Look for these common potty training signs to determine if your little one is ready the process:

  • Fewer wet diapers. If your toddler is able to keep their diaper dry for more than two hours, it’s a good sign that they have developed enough bladder control to start potty training. This physical sign is a great place to start when looking for cues that your toddler is ready.
  • Predictable bowel movements. Regular bowel movements are another good indicator that your toddler has developed the ability to regulate his bodily functions. Predictable bowel movements also make potty training a little easier because you’ll know exactly when he needs to sit on the toilet each day.
  • Tells you when they’re going. Toddlers love to overshare. And this fun quality is perfect for potty training! If your toddler lets you know that they’re peeing or pooping in their diaper, it’s a good sign that they’re ready to start training. But even if your child isn’t vocal about their bodily functions, they may be telling you they’re going in other ways. Kids who hide in a corner or grunt are also demonstrating that they are aware of what’s about to happen.
  • Asks to be changed. Just like a toddler who’s ready to start training knows when they’re about to go, they also become fully aware of what’s inside they’re diaper when they’re finished. At this stage, your toddler may not like the feeling of a wet or dirty diaper, which means they’ll probably ask you for a clean one. This is a great sign that your toddler is ready to ditch the diapers and start potty training.
  • Shows an interest in using the toilet. Kids at this age are curious about everything. So if your toddler starts to demonstrate an interest in your bathroom habits, they might be ready to start training. Asking to watch you go, asking questions about the toilet, and wanting to wear underwear are all good signs your toddler is ready to get started.

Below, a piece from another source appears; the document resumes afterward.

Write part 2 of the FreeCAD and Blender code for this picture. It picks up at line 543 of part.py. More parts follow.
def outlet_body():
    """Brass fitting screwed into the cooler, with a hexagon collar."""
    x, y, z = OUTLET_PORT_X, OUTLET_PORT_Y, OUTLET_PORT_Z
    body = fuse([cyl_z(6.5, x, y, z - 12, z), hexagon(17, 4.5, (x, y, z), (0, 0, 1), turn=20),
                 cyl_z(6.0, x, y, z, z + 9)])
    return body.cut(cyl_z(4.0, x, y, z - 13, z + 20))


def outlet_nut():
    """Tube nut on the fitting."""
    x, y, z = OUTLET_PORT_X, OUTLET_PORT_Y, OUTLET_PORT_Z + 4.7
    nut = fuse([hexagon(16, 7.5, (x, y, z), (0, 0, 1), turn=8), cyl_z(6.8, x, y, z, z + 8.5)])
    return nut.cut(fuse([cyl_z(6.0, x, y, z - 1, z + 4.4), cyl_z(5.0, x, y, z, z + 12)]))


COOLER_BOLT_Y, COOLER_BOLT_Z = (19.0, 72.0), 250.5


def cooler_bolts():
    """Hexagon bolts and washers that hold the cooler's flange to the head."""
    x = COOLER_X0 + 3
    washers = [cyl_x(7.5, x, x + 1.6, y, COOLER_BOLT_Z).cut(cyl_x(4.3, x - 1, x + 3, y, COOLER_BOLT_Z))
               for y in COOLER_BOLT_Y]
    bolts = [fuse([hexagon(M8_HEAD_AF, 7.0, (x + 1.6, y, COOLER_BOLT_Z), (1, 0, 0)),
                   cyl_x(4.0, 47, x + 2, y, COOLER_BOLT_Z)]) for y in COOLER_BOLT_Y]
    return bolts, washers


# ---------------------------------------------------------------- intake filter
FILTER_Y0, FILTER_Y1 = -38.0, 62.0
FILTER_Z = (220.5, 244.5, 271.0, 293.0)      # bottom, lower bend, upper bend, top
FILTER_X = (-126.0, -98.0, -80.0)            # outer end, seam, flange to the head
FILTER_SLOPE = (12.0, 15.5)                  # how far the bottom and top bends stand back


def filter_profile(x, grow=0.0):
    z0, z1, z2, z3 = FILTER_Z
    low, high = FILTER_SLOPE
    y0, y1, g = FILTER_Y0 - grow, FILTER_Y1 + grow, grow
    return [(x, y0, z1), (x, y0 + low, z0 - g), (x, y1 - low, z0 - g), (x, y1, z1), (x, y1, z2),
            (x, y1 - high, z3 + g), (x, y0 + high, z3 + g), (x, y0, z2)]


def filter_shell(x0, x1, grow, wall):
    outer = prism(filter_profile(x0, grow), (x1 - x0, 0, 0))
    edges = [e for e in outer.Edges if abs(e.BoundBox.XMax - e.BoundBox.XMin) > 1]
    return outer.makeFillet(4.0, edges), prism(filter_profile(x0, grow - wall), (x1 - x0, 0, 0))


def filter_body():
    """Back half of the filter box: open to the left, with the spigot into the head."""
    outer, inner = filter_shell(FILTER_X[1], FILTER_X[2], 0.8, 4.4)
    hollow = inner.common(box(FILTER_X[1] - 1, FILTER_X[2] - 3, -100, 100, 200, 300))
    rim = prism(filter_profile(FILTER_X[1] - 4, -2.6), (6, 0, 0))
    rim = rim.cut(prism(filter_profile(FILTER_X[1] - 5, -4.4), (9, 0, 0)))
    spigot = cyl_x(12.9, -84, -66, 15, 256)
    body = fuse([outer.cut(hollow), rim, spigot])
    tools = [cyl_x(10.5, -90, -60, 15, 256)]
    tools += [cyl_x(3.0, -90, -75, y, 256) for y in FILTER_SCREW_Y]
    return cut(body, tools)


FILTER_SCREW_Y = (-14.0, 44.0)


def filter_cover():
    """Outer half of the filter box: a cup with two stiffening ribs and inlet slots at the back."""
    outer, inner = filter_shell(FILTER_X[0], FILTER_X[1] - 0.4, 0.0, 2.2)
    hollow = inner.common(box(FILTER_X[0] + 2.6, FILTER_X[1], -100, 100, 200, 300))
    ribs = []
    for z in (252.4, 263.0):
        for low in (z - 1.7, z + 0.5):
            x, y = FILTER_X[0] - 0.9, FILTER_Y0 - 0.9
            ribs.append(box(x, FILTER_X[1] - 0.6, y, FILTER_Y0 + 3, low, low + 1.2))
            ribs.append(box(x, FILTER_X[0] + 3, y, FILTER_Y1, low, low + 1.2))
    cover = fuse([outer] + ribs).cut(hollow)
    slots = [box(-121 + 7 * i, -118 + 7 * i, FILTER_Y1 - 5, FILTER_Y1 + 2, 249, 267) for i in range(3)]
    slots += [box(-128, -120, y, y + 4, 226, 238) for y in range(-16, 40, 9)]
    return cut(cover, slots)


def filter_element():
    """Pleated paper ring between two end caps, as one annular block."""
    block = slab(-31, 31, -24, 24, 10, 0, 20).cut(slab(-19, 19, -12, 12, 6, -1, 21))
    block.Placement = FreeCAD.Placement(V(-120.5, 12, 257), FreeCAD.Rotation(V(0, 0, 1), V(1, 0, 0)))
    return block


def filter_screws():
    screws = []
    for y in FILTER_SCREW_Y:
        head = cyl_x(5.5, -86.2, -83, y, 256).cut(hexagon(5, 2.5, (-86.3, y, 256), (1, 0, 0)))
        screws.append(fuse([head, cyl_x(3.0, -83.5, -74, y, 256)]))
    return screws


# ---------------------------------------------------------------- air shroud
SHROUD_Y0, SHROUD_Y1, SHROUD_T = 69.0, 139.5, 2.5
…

Skills Needed to Start Potty Training

In addition to the common indicators listed above, there are also a few skills your toddler will need to master before they can start training.

Once your toddler is able to do these things, they might be ready to start potty training:

  • Dressing and undressing. Your toddler should be able to pull down their pants and underwear quickly and pull them back up when they’re finished going.
  • Walking and/or running. When the urge strikes, your toddler will need to be able to quickly get themselves to the bathroom. That means they need to be able to walk and/or run to get themselves where they need to go quickly.
  • Communication skills. To let you know when they need to go, communication skills are essential. Your child should be able to verbally tell you they need to go or use sign language to let you know.
  • Following instructions. Since going to the bathroom requires your toddler to follow several different steps (pull their pants down, sit on the potty, go, get down, pull up their pants, flush, and wash their hands), it’s important that they are able to follow basic instructions.
  • Sitting still. While you might be able to go to the bathroom in a couple of minutes, your toddler will need to sit on the toilet for several minutes at a time while they’re potty training. That means she’ll need to be able to sit still and focus for several minutes at a time – especially during the beginning stages of potty training.

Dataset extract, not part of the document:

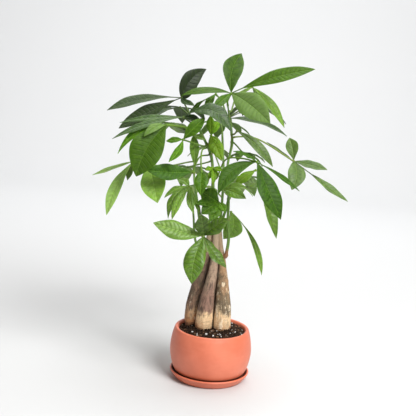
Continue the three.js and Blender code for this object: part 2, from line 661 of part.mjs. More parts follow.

How Do I Know if My Child Isn’t Ready for Potty Training?

If your toddler isn’t demonstrating at least a few of the signs listed above, they might night be ready to start training.

But that might not be the only indicator that your little one isn’t ready.

Just as there are signs that your toddler is ready to start potty training, there are typically signs to watch out for to let you know if your child isn’t ready for potty training.

Keep these signs in mind as you’re considering whether or not to train your toddler:

  • Resistance to or uninterest in using the potty. One of the biggest indicators that your toddler isn’t ready is if they resist the process. If your toddler refuses to sit on the toilet or to wear big kid underwear, it’s best not to push the issue. Pressuring your toddler to start potty training when they aren’t ready can backfire and cause regression later on.
  • Fear of the toilet. Being afraid of the toilet or being scared of sitting on the toilet is another indicator that your toddler may not be ready to start training. If you see that your toddler is afraid of going to the bathroom, try gradually introducing the idea of using the potty to them. Start reading books about the process and watching fun videos. Then, let your toddler come with you to the bathroom, practice flushing the toilet on their own, and eventually sit them on the toilet to help them feel more comfortable.
  • Frequent accidents. While accidents are part of the potty training process, frequent accidents could be a sign that your toddler isn’t ready just yet. If your toddler is having more accidents than successful trips to the bathroom, it’s probably a good idea to take a break from potty training for a few weeks. Your toddler may not have developed full bladder control yet, making it difficult for them to make it to the bathroom on time.
  • Contrary attitude. Whether your toddler’s going through the terrible twos or is just in that phase where they say “no” to everything, trying to potty train a contrary child is impossible. If your little one is in a contrary phase, wait until the phase passes. Trying to train a child who constantly tells you no will be difficult on you and your toddler!
  • Stress. Potty training is a big deal for a toddler, so if they’re experiencing any added stress in their life it’s best to hold off on potty training. Major changes, like moving to a new home or welcoming a new baby, require big adjustments to your toddler’s routine. Adding potty training to the mix could make things more difficult for you and your little one.

Knowing what potty training signs to look for can be helpful in getting your toddler on the path to potty training success.

It’s important to know the signs and when to start, but it’s just as important to know when not to get started.